Lema was kicked out of one East Bay Catholic high school for smoking and narrowly graduated from another, then joined the Marine Corps in 1952. He was sent to Korea as an artilleryman just as the war there ended and spent much of his 11 months overseas playing golf in Japan. On his release in the fall of 1955 he was speeding home to his mother's house in San Leandro when he was stopped by an Alameda County sheriff's deputy who, fortunately, was a golfing pal named Jerry Kroeckel. Kroeckel told him of a job opening for an assistant pro at the posh San Francisco Golf Club. As it happened, Lema had also played junior golf with head pro John Geersten's son, John Jr., so he got the job.
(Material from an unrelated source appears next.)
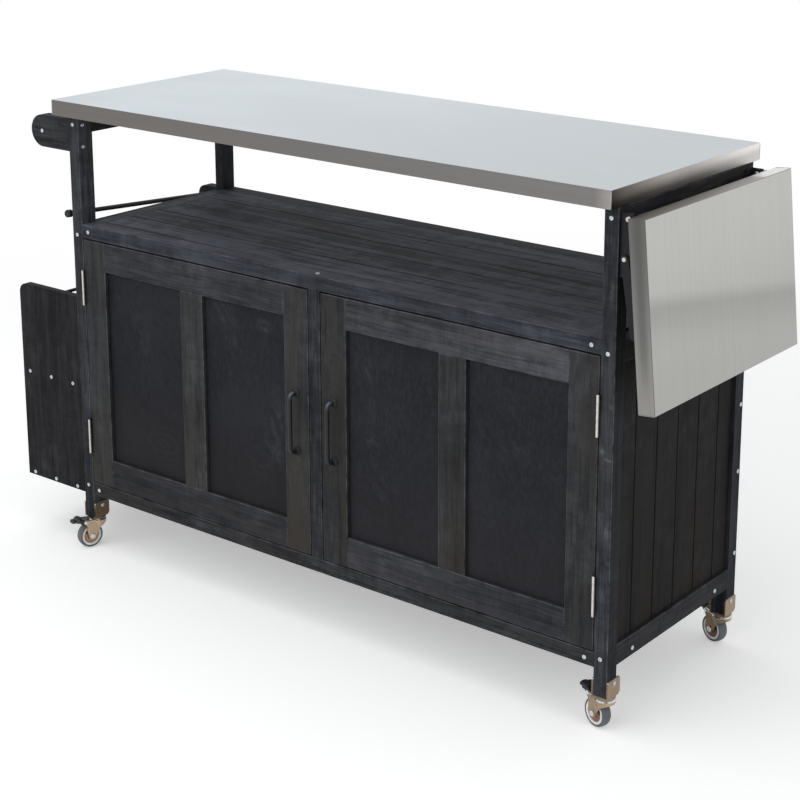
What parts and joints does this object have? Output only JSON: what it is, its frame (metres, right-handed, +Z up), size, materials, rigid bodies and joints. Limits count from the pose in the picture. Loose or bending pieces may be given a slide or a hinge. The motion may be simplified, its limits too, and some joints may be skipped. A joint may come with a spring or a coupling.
{
  "type": "grill cart with storage",
  "caption": "Wheeled outdoor grill cart: steel worktop, open bay, two-door cabinet, folding side leaf, end rack and towel bar.",
  "frame": {"origin": "on the floor below the middle of the whole cart's footprint, rack and hanging leaf included", "axes": "+X along the worktop from the rack end to the leaf end, -Y towards the doors, +Z up"},
  "size_m": [1.4728, 0.4934, 0.9],
  "materials": {
    "black_timber": "satin black stained softwood, fine grain",
    "deck_timber": "satin black stained softwood, worn a little lighter",
    "stainless": "fine brushed stainless sheet",
    "core_board": "raw board core",
    "zinc": "bright zinc plated steel",
    "black_steel": "satin black powder coat",
    "dark_rod": "satin black rod",
    "tyre": "dull dark grey rubber",
    "wheel_centre": "pale grey nylon",
    "black_plastic": "moulded black nylon"
  },
  "bodies": {
    "cart_frame": {"front_posts": "black_timber", "rear_posts": "black_timber", "top_side_rails": "black_timber", "deck_side_rails": "black_timber", "bottom_side_rails": "black_timber", "deck_long_rails": "deck_timber", "bottom_long_rails": "black_timber", "end_strips": "black_timber", "centre_post": "black_timber", "side_boards": "black_timber", "deck_planks": "deck_timber", "floor_planks": "black_timber", "back_planks": "black_timber", "inner_battens": "black_timber", "inner_shelf": "black_timber", "worktop_skin": "stainless", "worktop_core": "core_board", "bracket_plates": "black_steel", "bracket_pins": "zinc", "rod_brackets": "black_timber", "towel_bar": "dark_rod", "roll_rod": "dark_rod", "rod_eye": "zinc", "rack_end_boards": "black_timber", "rack_shelves": "black_timber", "rack_guard_rod": "dark_rod", "post_hinge_leaves": "zinc", "hinge_pins": "zinc", "door_catches": "black_plastic", "caster_clamps": "zinc", "screws": "zinc"},
    "left_door": {"left_door_frame": "black_timber", "left_door_panels": "black_timber", "left_door_handle": "black_steel", "left_door_plates": "zinc"},
    "right_door": {"right_door_frame": "black_timber", "right_door_panels": "black_timber", "right_door_handle": "black_steel", "right_door_plates": "zinc"},
    "drop_leaf": {"leaf_skin": "stainless", "leaf_core": "core_board", "leaf_arms": "black_steel"},
    "stays": {"leaf_stays": "black_steel"},
    "front_left_swivel": {"front_left_fork": "zinc"},
    "front_left_wheel": {"front_left_tyre": "tyre", "front_left_hub": "wheel_centre"},
    "front_left_brake": {"front_left_pedal": "black_plastic"},
    "front_right_swivel": {"front_right_fork": "zinc"},
    "front_right_wheel": {"front_right_tyre": "tyre", "front_right_hub": "wheel_centre"},
    "front_right_brake": {"front_right_pedal": "black_plastic"},
    "rear_left_swivel": {"rear_left_fork": "zinc"},
    "rear_left_wheel": {"rear_left_tyre": "tyre", "rear_left_hub": "wheel_centre"},
    "rear_left_brake": {"rear_left_pedal": "black_plastic"},
    "rear_right_swivel": {"rear_right_fork": "zinc"},
    "rear_right_wheel": {"rear_right_tyre": "tyre", "rear_right_hub": "wheel_centre"},
    "rear_right_brake": {"rear_right_pedal": "black_plastic"}
  },
  "joints": [
    {"name": "left_door_hinge", "type": "hinge", "parent": "cart_frame", "child": "left_door", "pos_m": [-0.54337, -0.20945, 0.3865], "axis": [0, 0, -1], "range_deg": [0, 105]},
    {"name": "right_door_hinge", "type": "hinge", "parent": "cart_frame", "child": "right_door", "pos_m": [0.62263, -0.20945, 0.3865], "axis": [0, 0, 1], "range_deg": [0, 105]},
    {"name": "leaf_hinge", "type": "hinge", "parent": "cart_frame", "child": "drop_leaf", "pos_m": [0.66263, 0.00175, 0.853], "axis": [0, -1, 0], "range_deg": [0, 84.7]},
    {"name": "stay_hinge", "type": "hinge", "parent": "cart_frame", "child": "stays", "pos_m": [0.65963, 0.00175, 0.791], "axis": [0, -1, 0], "range_deg": [0, 111.95]},
    {"name": "front_left_swivel", "type": "hinge", "parent": "cart_frame", "child": "front_left_swivel", "pos_m": [-0.55737, -0.18825, 0.055], "axis": [0, 0, 1], "continuous": true},
    {"name": "front_left_roll", "type": "hinge", "parent": "front_left_swivel", "child": "front_left_wheel", "pos_m": [-0.56202, -0.20564, 0.025], "axis": [-0.9659, 0.2588, 0], "continuous": true},
    {"name": "front_left_brake", "type": "hinge", "parent": "front_left_swivel", "child": "front_left_brake", "pos_m": [-0.56539, -0.21819, 0.056], "axis": [0.9659, -0.2588, 0], "range_deg": [0, 12]},
    {"name": "front_right_swivel", "type": "hinge", "parent": "cart_frame", "child": "front_right_swivel", "pos_m": [0.63663, -0.18825, 0.055], "axis": [0, 0, 1], "continuous": true},
    {"name": "front_right_roll", "type": "hinge", "parent": "front_right_swivel", "child": "front_right_wheel", "pos_m": [0.61952, -0.18269, 0.025], "axis": [0.309, 0.9511, 0], "continuous": true},
    {"name": "front_right_brake", "type": "hinge", "parent": "front_right_swivel", "child": "front_right_brake", "pos_m": [0.60715, -0.17867, 0.056], "axis": [-0.309, -0.9511, 0], "range_deg": [0, 12]},
    {"name": "rear_left_swivel", "type": "hinge", "parent": "cart_frame", "child": "rear_left_swivel", "pos_m": [-0.55737, 0.19175, 0.055], "axis": [0, 0, 1], "continuous": true},
    {"name": "rear_left_roll", "type": "hinge", "parent": "rear_left_swivel", "child": "rear_left_wheel", "pos_m": [-0.56637, 0.20734, 0.025], "axis": [0.866, 0.5, 0], "continuous": true},
    {"name": "rear_left_brake", "type": "hinge", "parent": "rear_left_swivel", "child": "rear_left_brake", "pos_m": [-0.57287, 0.2186, 0.056], "axis": [-0.866, -0.5, 0], "range_deg": [0, 12]},
    {"name": "rear_right_swivel", "type": "hinge", "parent": "cart_frame", "child": "rear_right_swivel", "pos_m": [0.63663, 0.19175, 0.055], "axis": [0, 0, 1], "continuous": true},
    {"name": "rear_right_roll", "type": "hinge", "parent": "rear_right_swivel", "child": "rear_right_wheel", "pos_m": [0.61962, 0.19761, 0.025], "axis": [0.3256, 0.9455, 0], "continuous": true},
    {"name": "rear_right_brake", "type": "hinge", "parent": "rear_right_swivel", "child": "rear_right_brake", "pos_m": [0.60732, 0.20184, 0.056], "axis": [-0.3256, -0.9455, 0], "range_deg": [0, 12]}
  ],
  "couplings": [
    {"joint": "stay_hinge", "follows": "leaf_hinge", "ratio": 1.3216}
  ]
}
It was the break of a lifetime. By observing at close hand what former USGA president Sandy Tatum has called "the unforced gentility" of the membership, the future Champagne Tony developed much of the savoir faire that would make him such an enchanting rogue in the years to come.
The Bay Area was alive with talented young golfers in the late 1950s. Harvie Ward won back-to-back National Amateur championships in 1955 and '56, Ken Venturi nearly won the 1956 Masters as an amateur, and Bob Rosburg would win the PGA Championship in 1959. Between rounds at the San Francisco Golf Club with the likes of Bing Crosby, Lema watched and learned from these emerging stars.
He won his first professional tournament, the Imperial Valley Open at the Barbara Worth Country Club in El Centro, Calif., in January 1957 in a most unusual fashion. Convinced that he was out of the running, and with the leader, Paul Harney, still on the course, Lema repaired to the clubhouse bar for a few postmortem scotches. He had downed his third when he was told that he and Harney had tied and that a sudden-death playoff was about to begin. In a semi-inebriated state, he nevertheless disposed of Harney on the second extra hole.